AIM OF THE TASK: Scan the lines below for the word "json". Copy each line you find it in.

DATA LINES:
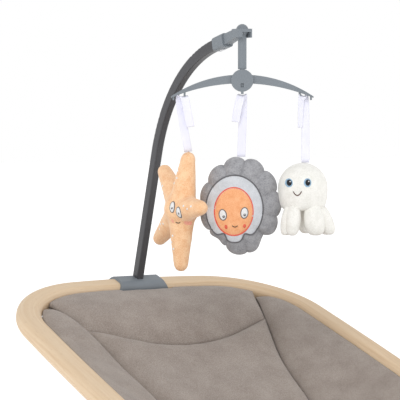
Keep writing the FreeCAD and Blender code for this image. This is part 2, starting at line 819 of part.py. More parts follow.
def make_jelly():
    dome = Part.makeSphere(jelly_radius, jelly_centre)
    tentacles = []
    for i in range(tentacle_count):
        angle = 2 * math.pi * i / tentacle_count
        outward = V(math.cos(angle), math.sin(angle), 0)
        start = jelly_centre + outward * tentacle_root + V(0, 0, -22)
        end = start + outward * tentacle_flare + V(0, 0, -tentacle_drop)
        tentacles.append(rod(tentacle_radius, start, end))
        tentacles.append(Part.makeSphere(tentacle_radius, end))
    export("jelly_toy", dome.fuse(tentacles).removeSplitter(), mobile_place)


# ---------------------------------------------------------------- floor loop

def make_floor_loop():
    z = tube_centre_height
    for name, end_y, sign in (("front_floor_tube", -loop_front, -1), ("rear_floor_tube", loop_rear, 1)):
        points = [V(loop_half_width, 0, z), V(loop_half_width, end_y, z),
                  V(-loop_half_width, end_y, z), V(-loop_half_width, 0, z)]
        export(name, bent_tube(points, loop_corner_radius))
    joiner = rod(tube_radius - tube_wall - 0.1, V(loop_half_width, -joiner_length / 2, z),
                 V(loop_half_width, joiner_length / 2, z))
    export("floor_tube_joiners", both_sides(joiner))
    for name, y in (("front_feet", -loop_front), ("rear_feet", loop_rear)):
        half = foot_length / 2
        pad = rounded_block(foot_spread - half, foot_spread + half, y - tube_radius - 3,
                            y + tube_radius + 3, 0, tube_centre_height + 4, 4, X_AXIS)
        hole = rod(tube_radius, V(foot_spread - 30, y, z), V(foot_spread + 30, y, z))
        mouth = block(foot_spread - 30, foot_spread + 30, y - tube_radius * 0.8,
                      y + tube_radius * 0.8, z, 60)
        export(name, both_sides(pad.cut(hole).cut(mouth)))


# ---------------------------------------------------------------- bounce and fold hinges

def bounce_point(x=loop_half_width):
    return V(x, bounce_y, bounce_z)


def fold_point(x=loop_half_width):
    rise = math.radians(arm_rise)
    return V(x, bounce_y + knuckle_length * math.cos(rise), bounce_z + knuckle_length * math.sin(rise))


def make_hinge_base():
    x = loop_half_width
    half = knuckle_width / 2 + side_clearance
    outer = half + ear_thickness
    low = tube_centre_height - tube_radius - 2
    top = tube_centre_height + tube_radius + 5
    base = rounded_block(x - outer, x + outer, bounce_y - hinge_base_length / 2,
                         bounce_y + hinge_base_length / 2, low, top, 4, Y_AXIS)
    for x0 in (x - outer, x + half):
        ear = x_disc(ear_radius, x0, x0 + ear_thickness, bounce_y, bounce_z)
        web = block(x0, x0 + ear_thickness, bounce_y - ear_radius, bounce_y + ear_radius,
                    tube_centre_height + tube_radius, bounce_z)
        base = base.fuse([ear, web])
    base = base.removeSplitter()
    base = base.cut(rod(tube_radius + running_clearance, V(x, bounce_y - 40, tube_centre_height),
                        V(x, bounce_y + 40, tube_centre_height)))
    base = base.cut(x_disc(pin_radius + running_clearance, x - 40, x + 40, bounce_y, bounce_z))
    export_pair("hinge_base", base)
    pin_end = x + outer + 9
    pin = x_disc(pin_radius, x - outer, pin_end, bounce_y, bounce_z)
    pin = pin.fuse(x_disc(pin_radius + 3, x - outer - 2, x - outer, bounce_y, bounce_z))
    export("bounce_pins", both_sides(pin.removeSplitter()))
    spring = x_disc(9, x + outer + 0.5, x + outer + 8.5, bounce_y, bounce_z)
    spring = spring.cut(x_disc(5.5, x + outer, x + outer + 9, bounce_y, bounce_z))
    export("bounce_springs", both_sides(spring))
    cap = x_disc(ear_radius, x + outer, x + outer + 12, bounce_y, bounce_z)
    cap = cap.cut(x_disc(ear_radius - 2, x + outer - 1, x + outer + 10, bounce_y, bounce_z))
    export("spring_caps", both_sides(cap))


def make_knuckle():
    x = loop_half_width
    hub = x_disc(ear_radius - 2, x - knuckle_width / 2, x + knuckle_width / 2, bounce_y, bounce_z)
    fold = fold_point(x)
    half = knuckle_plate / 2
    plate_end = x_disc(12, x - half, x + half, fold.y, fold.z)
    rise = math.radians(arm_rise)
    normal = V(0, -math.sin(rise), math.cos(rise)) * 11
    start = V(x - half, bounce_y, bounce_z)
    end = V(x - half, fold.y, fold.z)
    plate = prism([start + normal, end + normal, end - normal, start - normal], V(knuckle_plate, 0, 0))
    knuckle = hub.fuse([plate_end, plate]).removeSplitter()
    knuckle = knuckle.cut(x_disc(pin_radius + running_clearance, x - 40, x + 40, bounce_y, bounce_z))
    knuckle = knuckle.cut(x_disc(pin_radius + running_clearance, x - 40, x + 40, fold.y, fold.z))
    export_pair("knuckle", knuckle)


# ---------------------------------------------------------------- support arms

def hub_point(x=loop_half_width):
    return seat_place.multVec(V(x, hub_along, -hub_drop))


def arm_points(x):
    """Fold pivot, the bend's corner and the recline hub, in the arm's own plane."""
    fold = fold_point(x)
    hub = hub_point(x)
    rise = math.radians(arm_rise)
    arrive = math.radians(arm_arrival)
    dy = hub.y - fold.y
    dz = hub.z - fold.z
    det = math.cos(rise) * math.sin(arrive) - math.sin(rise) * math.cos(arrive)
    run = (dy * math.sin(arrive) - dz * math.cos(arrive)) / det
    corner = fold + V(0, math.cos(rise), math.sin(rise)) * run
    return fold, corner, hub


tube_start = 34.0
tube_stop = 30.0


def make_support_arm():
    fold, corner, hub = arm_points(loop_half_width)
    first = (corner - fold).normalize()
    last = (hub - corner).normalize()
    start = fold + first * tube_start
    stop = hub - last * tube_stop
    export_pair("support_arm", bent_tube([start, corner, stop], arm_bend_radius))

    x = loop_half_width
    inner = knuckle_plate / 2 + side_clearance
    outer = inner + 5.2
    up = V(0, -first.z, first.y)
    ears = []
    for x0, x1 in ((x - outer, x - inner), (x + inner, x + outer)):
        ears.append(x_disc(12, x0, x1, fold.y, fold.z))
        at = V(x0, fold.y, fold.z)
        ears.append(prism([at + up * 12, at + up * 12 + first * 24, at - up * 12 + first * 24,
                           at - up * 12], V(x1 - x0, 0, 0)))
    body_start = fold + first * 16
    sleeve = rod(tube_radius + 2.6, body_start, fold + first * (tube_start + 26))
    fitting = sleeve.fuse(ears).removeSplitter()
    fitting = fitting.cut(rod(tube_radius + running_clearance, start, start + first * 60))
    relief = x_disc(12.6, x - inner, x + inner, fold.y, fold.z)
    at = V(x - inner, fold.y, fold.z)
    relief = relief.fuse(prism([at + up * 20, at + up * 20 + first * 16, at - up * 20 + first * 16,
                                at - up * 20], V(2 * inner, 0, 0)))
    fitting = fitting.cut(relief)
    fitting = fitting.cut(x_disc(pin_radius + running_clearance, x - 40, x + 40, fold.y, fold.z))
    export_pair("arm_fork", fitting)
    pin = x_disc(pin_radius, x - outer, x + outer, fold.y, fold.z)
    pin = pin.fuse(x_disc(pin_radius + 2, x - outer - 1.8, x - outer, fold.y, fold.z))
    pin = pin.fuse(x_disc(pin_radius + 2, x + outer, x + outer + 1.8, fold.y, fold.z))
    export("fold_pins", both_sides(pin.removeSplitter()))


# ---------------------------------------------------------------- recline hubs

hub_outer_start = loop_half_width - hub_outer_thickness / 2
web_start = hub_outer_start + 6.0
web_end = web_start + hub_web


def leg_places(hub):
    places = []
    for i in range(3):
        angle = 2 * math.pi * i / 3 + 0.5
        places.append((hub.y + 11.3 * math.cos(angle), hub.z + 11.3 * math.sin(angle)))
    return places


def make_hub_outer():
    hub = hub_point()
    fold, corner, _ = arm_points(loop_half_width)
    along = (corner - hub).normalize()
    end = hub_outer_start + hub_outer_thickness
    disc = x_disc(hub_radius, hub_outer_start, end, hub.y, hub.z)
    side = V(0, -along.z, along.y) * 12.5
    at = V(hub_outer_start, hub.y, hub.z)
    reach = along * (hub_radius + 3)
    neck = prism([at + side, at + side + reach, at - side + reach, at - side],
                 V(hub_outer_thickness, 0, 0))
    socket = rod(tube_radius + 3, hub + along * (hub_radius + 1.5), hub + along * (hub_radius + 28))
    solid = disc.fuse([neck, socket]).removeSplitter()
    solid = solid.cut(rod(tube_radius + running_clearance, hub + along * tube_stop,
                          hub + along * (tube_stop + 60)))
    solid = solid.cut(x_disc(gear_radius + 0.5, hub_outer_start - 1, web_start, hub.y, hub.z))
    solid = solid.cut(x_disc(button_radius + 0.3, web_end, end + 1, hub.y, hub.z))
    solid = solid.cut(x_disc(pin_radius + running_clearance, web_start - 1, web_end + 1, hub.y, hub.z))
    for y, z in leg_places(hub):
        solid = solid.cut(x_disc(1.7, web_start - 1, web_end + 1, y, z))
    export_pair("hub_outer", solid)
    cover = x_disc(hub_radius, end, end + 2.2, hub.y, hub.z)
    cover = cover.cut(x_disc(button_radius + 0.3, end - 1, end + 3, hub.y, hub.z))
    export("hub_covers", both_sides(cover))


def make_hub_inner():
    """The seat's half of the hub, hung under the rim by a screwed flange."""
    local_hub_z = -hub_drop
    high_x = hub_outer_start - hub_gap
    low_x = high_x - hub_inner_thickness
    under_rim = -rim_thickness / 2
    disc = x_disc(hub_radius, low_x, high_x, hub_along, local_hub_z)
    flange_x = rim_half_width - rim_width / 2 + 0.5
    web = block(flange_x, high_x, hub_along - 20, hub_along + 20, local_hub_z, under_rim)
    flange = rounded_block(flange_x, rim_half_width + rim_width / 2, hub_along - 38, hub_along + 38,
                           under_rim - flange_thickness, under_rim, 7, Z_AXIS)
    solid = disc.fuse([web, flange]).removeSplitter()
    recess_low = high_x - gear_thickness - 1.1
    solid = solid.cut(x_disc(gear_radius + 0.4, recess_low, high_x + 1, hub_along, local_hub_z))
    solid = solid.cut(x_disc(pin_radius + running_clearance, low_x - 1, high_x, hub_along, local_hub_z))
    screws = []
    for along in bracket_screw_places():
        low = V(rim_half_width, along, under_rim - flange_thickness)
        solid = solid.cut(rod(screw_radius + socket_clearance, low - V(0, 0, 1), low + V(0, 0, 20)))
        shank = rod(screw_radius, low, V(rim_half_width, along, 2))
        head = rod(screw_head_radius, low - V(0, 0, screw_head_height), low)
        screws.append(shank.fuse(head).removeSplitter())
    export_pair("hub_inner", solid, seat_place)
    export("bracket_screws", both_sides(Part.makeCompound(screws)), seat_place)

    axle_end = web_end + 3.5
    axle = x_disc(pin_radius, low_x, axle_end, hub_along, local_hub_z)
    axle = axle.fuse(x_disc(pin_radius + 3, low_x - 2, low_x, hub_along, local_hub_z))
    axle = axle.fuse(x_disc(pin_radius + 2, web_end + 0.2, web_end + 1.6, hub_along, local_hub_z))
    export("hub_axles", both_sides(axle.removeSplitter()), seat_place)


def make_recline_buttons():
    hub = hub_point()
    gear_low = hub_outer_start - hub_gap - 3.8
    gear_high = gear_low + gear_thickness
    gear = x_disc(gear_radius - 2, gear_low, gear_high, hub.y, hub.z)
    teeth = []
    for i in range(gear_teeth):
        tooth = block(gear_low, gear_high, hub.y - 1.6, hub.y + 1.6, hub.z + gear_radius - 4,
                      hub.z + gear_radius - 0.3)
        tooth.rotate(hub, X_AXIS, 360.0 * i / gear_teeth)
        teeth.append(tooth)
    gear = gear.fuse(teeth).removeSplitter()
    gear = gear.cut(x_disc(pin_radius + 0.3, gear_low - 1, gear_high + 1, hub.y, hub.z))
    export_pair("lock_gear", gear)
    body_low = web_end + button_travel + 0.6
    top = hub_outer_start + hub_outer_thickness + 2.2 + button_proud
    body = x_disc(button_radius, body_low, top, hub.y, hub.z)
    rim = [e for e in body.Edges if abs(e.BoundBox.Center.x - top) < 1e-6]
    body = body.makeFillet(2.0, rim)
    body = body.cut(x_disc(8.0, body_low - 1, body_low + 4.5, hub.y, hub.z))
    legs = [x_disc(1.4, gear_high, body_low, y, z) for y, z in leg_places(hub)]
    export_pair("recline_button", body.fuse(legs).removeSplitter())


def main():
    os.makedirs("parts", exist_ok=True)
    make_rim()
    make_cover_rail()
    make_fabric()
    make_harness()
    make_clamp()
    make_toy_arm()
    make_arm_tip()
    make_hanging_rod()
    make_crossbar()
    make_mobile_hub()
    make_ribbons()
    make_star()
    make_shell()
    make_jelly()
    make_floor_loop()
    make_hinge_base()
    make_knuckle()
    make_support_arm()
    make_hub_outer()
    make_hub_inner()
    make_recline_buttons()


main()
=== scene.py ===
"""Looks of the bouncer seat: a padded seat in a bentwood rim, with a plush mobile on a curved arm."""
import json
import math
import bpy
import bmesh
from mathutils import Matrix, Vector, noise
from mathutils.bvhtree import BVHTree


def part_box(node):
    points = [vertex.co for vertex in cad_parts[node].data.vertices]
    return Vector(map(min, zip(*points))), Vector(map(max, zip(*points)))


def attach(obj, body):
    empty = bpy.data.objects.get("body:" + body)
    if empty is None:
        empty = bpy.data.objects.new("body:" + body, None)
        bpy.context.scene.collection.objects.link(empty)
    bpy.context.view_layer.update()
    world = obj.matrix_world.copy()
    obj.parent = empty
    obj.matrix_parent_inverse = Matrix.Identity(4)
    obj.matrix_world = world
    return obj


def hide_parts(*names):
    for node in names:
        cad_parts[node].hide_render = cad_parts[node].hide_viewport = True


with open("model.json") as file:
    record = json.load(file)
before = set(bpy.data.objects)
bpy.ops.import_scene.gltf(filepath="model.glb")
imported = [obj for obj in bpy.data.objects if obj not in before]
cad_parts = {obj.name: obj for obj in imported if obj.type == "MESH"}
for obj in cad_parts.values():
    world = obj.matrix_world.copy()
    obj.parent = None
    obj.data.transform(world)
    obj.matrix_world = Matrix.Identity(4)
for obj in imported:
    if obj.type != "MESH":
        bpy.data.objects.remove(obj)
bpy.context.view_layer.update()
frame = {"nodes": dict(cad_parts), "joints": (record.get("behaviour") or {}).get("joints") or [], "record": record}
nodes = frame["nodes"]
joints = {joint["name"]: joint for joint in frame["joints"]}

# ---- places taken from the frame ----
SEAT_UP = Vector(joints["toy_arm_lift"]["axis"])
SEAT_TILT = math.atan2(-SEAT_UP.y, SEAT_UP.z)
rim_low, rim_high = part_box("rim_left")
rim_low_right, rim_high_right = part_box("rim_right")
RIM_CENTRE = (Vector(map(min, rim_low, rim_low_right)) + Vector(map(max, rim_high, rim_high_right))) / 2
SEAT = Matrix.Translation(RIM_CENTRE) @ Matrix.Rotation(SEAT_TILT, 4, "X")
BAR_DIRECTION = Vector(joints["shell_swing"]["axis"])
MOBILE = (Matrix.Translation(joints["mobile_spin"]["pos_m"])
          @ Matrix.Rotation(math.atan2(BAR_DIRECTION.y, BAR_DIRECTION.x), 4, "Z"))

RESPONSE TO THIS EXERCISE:
import json
with open("model.json") as file:
    record = json.load(file)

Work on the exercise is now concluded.